Можно сказать, что ясность, которой от П. Вайса могут требовать, не подсказывается современной мировой ситуацией. А ведь драматург решает не проблему западногерманской, французской или какой-нибудь иной революции, произойди она в наше время, а вопрос о том, что может в иных случаях означать такой переход, какие формы он принимает и как это сказывается па тех, кто творит революцию; кто пытается, как де Сад, жить вне ее; кто следует за всеми непонятными поворотами переменчивой эпохи, содействуя этим переменам и даже не предполагая, к каким последствиям они могут привести, какие рецидивы прошлого вызвать к жизни.

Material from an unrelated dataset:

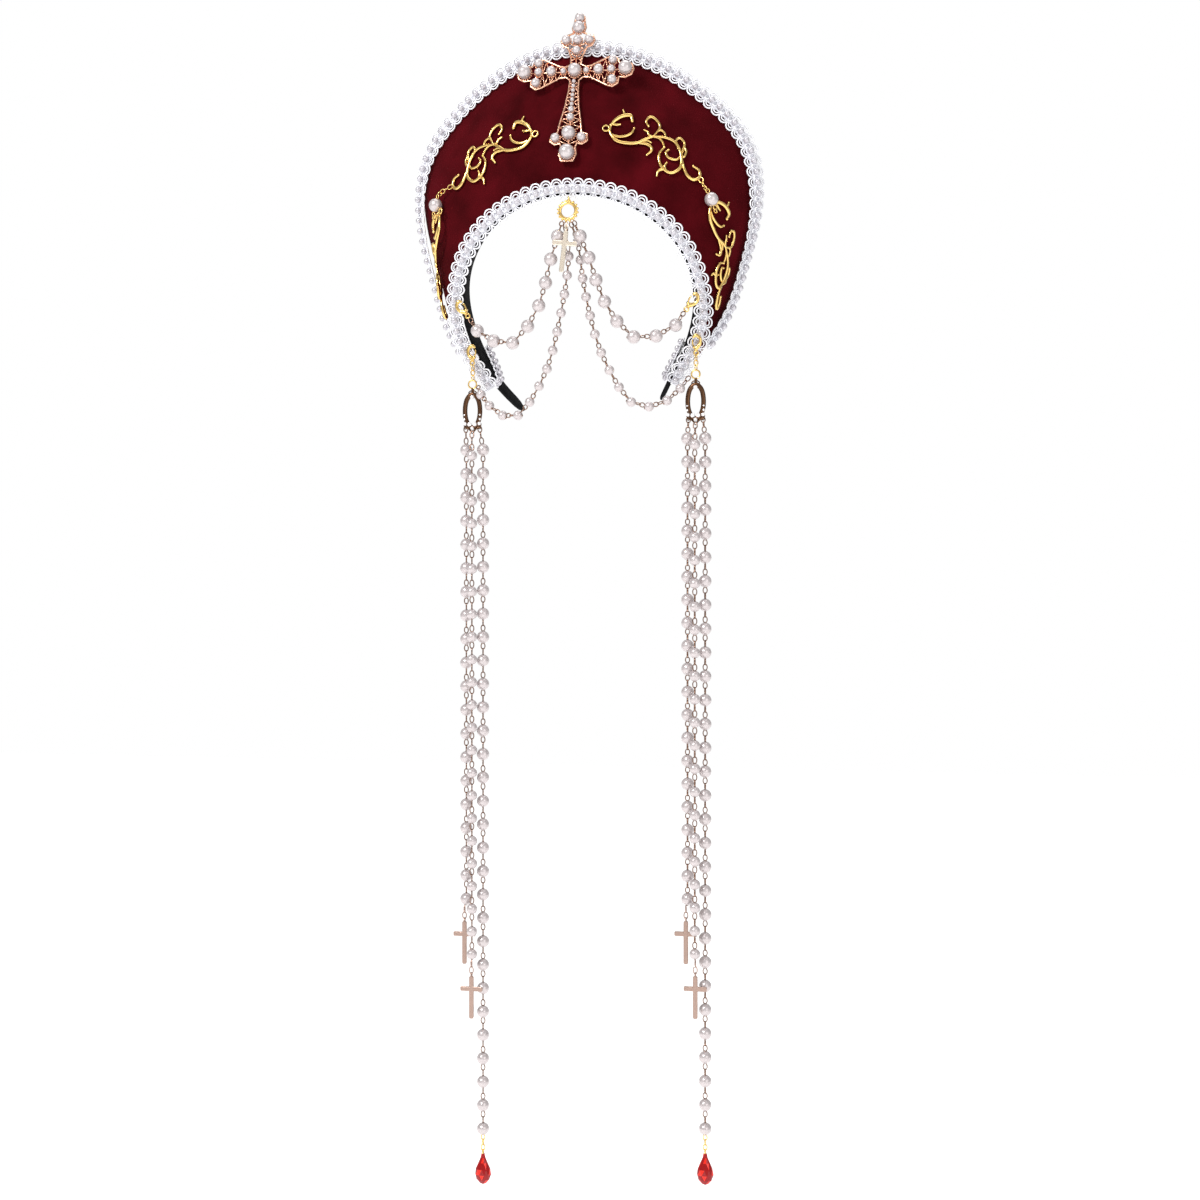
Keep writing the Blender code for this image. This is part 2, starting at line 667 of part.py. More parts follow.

Насколько марксистской является концепция П. Вайса, об этом можно спорить. Он, во всяком случае, хотел бы, чтобы его считали марксистом, что на Западе в наше время встречается не слишком часто в среде интеллигенции. Думается, что в оценке пьесы прав опять же Питер Брук: «Очевидно, что она не полемична в том смысле, что она не защищает определенного тезиса и не выводит из действия никакой морали. Ее композиция, подобная призме, такова, что обобщающую идею невозможно найти в последних репликах пьесы, ее нельзя свести к простому лозунгу. Но она твердо на стороне революционных перемен. Вместе с тем в ней ощущается понимание всех элементов ситуации, связанной с насилием, и все это ставится перед зрителем как мучительная проблема.
Произведения, освященные временем, воспринимаются нами как единые в отношении своего смысла. И это несмотря на то, что всем известна множественность толкований пьес, вроде «Гамлета». Между тем, в действительности безусловность смысла, приписываемого шедеврам драмы, отнюдь не очевидна. Современные сценические трактовки произведений классиков опровергают это. Уж на что ясны «Ревизор» и «Горе от ума», а ведь театр XX в. доказал, что эти произведения таят в себе гораздо большие возможности истолкований, чем это представлялось в XIX в.